Look at it this way: It could have been a python, or one of your boss's movies
Claiming she was traumatized when a plane's engine shut down after ingesting lavatory fluid in flight, an employee of filmmaker Quentin Tarantino's production company sued Continental Airlines.
Fred has retained Johnny Cochran
A Spring couple sued the animal dealer who sold them Fred, a chimp that knocked one of his new owners to the ground, pinned and mauled her legs and shredded her jeans. According to the dealer's lawyer, the chimp had assaulted his previous owner's wife, "but otherwise the guy couldn't say enough good things about Fred."
They've replaced it with a large velvet painting of Wayne Dolcefino
The Elvis Presley estate sued Houston's proudly cheesy Velvet Elvis bar for trademark infringement and unfair competition, demanding that it change its name and remove a large velvet painting of Elvis in a white jumpsuit and oversize belt buckle.
After the settlement, they all went to the Velvet Elvis for a drink
A lawsuit by dining demigod/Anthony's proprietor Tony Vallone forced Anthony Russo to switch the name of his two-year-old Cafe Anthony to Russo's Cafe Anthony; during proceedings, Vallone admitted he had legally changed his own name from Joseph to Tony, not Anthony.
The Angst of Sex
Anna Nicole's Very Big Adventures, Continued
Pneumatic widow Anna Nicole Smith filed for bankruptcy, lost her legal bid for the fortune of late hubby J. Howard Marshall, modeled large-size jeans for Lane Bryant, suffered tissue damage from her breast implants and was the subject of a Globe cover story headlined "Anna Nicole Smith's Boobs Explode."
Even that Anna Nicole headline didn't slow traffic
Houston became a major distribution hub for the smuggling of silicone gel breast implants from abroad, a thriving black market business since their safety was questioned in an epidemic of lawsuits.
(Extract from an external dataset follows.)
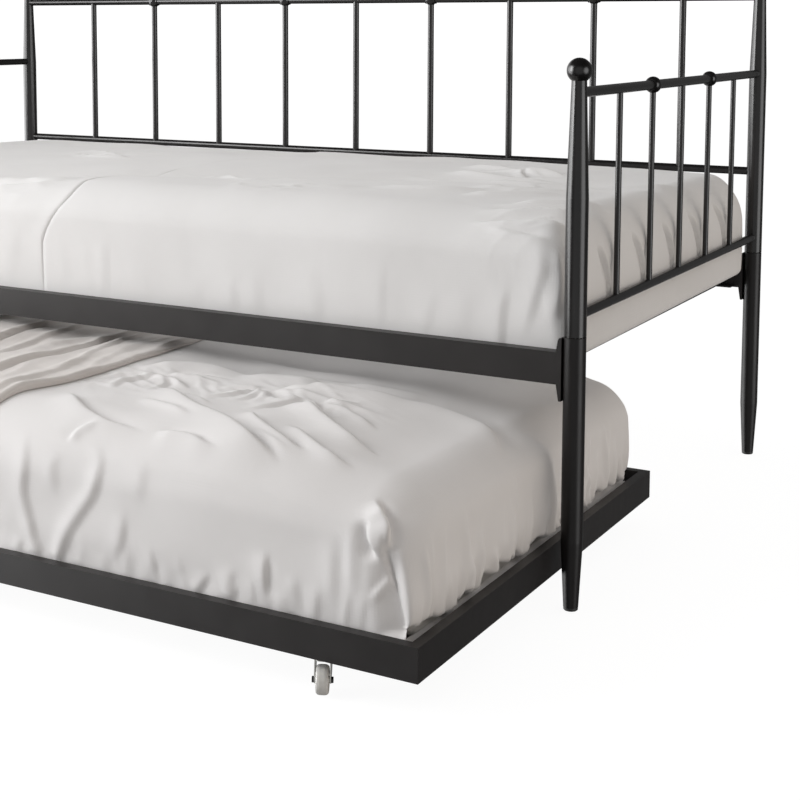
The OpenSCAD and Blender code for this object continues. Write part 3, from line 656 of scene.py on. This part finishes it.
def lower_wrinkles(p, n):
    """The folds of the loose lower sheet. by is the bed's middle, zt the top, f the front."""
    by, zt, f = BED_Y, low_hi[2] + 0.003, low_lo[1] - 0.002
    _, deep, high = LOWER_ROUND
    front_top = low_lo[1] + deep
    h = np.zeros(len(p))

    def z_at(y):
        """Height of the rounded top there."""
        return zt - high * (1 - math.sqrt(1 - min(1, max(0, front_top - y) / deep) ** 2))

    def on_top(height, rise, fall, *xy, **kw):
        return fold(p, n, [(a, by + b, z_at(by + b)) for a, b in xy], height, rise, fall, **kw)

    # long folds that run forwards to the right
    h += on_top(0.0080, 0.028, 0.008, (0.24, -0.805), (0.32, -0.865), (0.38, -0.887),
                (0.42, -0.892), (0.465, -0.900))
    h += on_top(0.0062, 0.022, 0.006, (0.475, -0.890), (0.535, -0.890), (0.570, -0.900),
                (0.600, -0.908))
    h += on_top(0.0042, 0.012, 0.006, (0.37, -0.785), (0.46, -0.818), (0.51, -0.848))
    h += on_top(0.0130, 0.036, 0.008, (0.34, -0.69), (0.458, -0.781), (0.542, -0.823),
                (0.620, -0.868), (0.660, -0.888), (0.700, -0.910), gully=0.5, ends=(0.25, 0.22))
    h += on_top(0.0050, 0.012, 0.006, (0.383, -0.713), (0.44, -0.733), (0.485, -0.762))
    h += on_top(0.0095, 0.018, 0.006, (0.55, -0.76), (0.62, -0.824), (0.69, -0.863),
                (0.730, -0.876), gully=0.5, ends=(0.25, 0.3))
    h += on_top(0.0045, 0.010, 0.006, (0.60, -0.840), (0.655, -0.864), (0.705, -0.884))
    h += on_top(0.0095, 0.017, 0.006, (0.64, -0.79), (0.72, -0.845), (0.762, -0.864),
                (0.800, -0.876), gully=0.5, ends=(0.3, 0.3))
    h += on_top(0.0135, 0.026, 0.007, (0.59, -0.675), (0.685, -0.745), (0.747, -0.784),
                (0.805, -0.806), gully=0.5, ends=(0.2, 0.3))
    h += on_top(0.0050, 0.014, 0.008, (0.64, -0.645), (0.70, -0.680), (0.75, -0.715))
    h += on_top(-0.0060, 0.009, None, (0.64, -0.676), (0.67, -0.707))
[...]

Proud member of the Texas Bra Association
Paul Looney, the lawyer who briefly claimed to be representing Oklahoma City bombing defendant Timothy McVeigh, was sued for legal malpractice by a client who accused him of demanding sexual favors and declaring to her in a recorded phone call, "You got too nice of tits to go to jail. I can't let those tits go to jail."
His lawyer is Paul Looney
Gino Barone sued the city for $105,000 after the police department destroyed about 480 rubber dildos, vibrators and sex toys confiscated from his two adult video stores.
Her new job: pilot on a Liberian freighter
The Men's Club had to fork over $30,000 to a ship captain who ruptured his Achilles tendon at the club's well- lubricated golf tournament, when
stripper Lindsay Pepin flipped over the pair's golf cart, landing the captain in a drainage canal.
Wrong side of the tracts
Webster city fathers fended off an attempt to open the region's first all-nude restaurant on Bay Area Boulevard, ruling that it would be too close to a Christian Science reading room.
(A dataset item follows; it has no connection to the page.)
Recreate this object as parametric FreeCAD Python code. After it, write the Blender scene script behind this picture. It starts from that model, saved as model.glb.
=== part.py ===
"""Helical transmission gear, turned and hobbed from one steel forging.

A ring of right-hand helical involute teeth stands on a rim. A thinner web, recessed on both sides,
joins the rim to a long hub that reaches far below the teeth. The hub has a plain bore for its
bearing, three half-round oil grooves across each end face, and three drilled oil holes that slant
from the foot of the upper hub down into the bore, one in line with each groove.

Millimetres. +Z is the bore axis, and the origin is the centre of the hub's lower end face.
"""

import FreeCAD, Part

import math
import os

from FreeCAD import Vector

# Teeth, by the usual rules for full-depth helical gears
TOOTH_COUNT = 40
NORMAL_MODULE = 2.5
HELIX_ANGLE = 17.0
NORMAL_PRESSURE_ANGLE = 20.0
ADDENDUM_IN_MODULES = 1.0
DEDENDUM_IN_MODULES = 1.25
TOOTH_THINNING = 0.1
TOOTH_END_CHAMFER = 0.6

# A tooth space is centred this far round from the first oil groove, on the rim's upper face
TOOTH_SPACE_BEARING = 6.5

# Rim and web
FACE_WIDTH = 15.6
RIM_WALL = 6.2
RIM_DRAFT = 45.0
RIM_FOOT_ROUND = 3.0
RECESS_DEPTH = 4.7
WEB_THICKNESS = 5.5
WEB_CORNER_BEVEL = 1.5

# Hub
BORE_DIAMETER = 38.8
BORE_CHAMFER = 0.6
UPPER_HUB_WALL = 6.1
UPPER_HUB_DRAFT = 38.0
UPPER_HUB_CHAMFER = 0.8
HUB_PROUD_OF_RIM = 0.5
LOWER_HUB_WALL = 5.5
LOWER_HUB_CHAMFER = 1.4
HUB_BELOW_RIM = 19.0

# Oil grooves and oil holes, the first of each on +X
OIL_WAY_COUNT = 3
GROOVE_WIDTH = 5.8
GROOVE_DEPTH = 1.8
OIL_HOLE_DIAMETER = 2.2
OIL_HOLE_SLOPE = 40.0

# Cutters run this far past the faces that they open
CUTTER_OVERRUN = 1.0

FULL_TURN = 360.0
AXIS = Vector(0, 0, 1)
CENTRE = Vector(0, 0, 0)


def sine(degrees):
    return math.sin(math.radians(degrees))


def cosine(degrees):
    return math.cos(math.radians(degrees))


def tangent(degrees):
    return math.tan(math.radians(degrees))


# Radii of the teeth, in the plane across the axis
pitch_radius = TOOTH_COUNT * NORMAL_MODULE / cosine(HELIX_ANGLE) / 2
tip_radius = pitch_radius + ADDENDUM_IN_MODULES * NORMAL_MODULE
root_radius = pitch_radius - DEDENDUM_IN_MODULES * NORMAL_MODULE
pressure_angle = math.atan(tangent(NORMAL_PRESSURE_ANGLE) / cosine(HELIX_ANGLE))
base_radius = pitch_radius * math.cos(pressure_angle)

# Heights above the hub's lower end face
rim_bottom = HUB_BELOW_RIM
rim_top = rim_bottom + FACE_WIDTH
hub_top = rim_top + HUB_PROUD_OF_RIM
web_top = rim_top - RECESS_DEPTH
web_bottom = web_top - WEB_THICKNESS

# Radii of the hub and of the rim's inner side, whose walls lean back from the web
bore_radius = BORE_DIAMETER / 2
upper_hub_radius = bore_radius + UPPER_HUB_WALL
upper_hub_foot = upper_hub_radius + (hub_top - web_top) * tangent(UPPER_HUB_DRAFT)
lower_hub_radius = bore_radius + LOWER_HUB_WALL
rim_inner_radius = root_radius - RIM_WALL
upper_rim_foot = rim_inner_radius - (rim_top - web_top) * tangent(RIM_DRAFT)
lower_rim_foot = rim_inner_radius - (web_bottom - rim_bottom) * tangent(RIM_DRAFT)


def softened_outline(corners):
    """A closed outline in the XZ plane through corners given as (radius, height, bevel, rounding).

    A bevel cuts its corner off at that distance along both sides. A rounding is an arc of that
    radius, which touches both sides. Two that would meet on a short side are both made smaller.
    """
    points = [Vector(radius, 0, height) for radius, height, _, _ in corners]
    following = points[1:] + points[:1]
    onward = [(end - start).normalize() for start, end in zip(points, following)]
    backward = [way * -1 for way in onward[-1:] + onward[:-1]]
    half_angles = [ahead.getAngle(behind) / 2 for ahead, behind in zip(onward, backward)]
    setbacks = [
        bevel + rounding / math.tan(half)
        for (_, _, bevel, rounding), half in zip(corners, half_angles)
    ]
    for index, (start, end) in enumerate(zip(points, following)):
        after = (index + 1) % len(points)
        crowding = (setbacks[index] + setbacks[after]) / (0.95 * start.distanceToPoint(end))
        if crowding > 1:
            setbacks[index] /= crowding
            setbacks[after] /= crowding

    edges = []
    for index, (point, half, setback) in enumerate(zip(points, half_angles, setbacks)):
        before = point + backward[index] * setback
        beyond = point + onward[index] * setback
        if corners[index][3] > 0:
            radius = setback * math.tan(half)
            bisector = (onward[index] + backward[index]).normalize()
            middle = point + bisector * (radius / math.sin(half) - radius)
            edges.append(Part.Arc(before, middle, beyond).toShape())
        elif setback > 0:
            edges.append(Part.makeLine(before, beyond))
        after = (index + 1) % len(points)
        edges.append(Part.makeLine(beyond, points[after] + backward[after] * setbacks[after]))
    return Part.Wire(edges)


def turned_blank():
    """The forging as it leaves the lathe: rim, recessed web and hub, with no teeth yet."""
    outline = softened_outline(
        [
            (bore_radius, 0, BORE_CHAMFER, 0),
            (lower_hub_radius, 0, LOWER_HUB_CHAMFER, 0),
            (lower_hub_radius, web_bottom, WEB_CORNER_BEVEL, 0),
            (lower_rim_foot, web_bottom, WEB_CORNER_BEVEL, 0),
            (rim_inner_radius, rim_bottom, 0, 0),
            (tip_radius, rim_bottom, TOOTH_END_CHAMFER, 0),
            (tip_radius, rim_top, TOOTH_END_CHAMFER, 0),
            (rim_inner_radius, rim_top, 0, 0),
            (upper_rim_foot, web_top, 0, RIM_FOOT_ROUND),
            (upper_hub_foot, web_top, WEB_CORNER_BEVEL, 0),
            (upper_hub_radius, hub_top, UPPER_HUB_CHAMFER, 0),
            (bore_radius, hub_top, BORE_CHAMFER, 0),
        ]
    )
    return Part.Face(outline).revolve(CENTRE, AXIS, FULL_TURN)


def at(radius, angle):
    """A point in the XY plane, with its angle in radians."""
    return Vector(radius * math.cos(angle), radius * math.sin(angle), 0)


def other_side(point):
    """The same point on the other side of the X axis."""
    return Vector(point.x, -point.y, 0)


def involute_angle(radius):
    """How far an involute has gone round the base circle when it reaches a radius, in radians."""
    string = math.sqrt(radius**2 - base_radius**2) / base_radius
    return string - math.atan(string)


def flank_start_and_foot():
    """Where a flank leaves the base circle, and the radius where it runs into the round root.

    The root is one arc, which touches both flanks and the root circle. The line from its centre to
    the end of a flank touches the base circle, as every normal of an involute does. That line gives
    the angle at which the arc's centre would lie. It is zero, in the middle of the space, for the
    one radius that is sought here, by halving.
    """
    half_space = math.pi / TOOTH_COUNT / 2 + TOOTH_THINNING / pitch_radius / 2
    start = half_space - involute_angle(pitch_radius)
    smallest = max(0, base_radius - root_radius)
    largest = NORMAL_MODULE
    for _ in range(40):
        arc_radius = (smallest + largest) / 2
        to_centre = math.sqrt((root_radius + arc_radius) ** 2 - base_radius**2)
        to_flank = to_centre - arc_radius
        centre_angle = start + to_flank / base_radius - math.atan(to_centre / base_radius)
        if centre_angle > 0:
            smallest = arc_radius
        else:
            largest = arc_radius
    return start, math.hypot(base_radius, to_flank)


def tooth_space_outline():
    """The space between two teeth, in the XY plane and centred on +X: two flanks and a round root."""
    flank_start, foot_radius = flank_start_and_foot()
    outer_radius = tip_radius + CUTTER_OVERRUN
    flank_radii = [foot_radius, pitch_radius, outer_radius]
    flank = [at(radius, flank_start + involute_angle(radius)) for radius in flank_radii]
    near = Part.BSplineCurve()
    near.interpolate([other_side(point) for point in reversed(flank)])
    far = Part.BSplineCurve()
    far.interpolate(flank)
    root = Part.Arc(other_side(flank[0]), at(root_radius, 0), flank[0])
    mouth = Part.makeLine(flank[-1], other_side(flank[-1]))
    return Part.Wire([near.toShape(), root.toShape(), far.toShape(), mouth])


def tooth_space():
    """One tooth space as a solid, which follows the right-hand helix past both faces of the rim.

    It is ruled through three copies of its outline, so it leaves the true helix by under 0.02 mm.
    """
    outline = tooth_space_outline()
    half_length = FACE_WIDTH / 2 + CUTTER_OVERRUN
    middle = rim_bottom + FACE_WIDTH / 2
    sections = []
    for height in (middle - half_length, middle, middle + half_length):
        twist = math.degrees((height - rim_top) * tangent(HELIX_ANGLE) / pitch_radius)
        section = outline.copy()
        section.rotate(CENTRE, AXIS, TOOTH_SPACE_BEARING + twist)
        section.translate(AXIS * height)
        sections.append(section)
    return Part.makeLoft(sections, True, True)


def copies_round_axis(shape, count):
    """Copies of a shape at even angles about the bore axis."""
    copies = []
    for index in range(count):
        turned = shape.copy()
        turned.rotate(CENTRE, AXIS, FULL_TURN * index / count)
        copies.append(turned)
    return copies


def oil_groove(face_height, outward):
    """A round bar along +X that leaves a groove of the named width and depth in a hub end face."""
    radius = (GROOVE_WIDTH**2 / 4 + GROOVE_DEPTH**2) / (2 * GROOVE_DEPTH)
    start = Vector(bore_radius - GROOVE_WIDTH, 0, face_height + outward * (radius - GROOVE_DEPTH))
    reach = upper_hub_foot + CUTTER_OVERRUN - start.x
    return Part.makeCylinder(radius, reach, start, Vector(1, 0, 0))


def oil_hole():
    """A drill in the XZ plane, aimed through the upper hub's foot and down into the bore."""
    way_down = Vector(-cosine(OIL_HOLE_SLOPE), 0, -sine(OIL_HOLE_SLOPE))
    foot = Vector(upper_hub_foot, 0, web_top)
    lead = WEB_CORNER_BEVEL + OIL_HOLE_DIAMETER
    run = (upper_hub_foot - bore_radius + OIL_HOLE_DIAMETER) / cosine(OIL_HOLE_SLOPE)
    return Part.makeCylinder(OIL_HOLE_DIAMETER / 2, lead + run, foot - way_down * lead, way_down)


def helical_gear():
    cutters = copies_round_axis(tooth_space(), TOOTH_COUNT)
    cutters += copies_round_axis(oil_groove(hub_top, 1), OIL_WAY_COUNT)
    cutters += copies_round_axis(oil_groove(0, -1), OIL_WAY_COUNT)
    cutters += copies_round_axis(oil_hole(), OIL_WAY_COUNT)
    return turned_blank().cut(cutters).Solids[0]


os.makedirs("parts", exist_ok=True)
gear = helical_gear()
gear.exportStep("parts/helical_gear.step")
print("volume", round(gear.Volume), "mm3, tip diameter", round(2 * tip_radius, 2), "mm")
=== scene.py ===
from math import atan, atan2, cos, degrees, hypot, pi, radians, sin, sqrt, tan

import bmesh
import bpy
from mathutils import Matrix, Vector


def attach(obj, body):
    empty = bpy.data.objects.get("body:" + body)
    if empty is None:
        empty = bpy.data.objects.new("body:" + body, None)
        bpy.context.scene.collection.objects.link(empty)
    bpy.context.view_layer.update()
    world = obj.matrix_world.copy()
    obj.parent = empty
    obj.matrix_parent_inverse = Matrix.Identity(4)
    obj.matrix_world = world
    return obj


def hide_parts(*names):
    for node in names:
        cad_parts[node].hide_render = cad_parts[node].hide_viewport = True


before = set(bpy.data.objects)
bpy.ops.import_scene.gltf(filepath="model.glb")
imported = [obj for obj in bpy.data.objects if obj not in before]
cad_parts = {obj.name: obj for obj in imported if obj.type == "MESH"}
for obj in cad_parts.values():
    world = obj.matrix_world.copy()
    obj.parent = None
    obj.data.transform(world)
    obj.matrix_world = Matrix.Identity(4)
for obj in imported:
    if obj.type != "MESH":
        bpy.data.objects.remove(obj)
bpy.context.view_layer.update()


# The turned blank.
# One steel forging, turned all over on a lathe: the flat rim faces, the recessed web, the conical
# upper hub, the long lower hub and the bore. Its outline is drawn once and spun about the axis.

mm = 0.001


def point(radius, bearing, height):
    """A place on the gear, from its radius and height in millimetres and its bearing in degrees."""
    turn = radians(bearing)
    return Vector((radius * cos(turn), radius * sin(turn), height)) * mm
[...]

The thought of Stevens & Pruett naked scares us, too
Shock jocks Stevens & Pruett were denied permission to hold their charity biker rally in Montgomery County after their producer asked if the sheriff would have a problem with nudity at the event.
Where are those Plexiglas barriers when you need them?
Bentley Nettles, a primary candidate for Fort Bend county attorney, sent out fliers accusing incumbent "Bud" Childers of disrobing to his underwear in front of 250 people -- an episode that occurred as part of a live auction-style show at which Childers sold off his tennis shoes, warm-up suit, Olympic shorts and Special Olympics T-shirt to benefit the Richmond State School.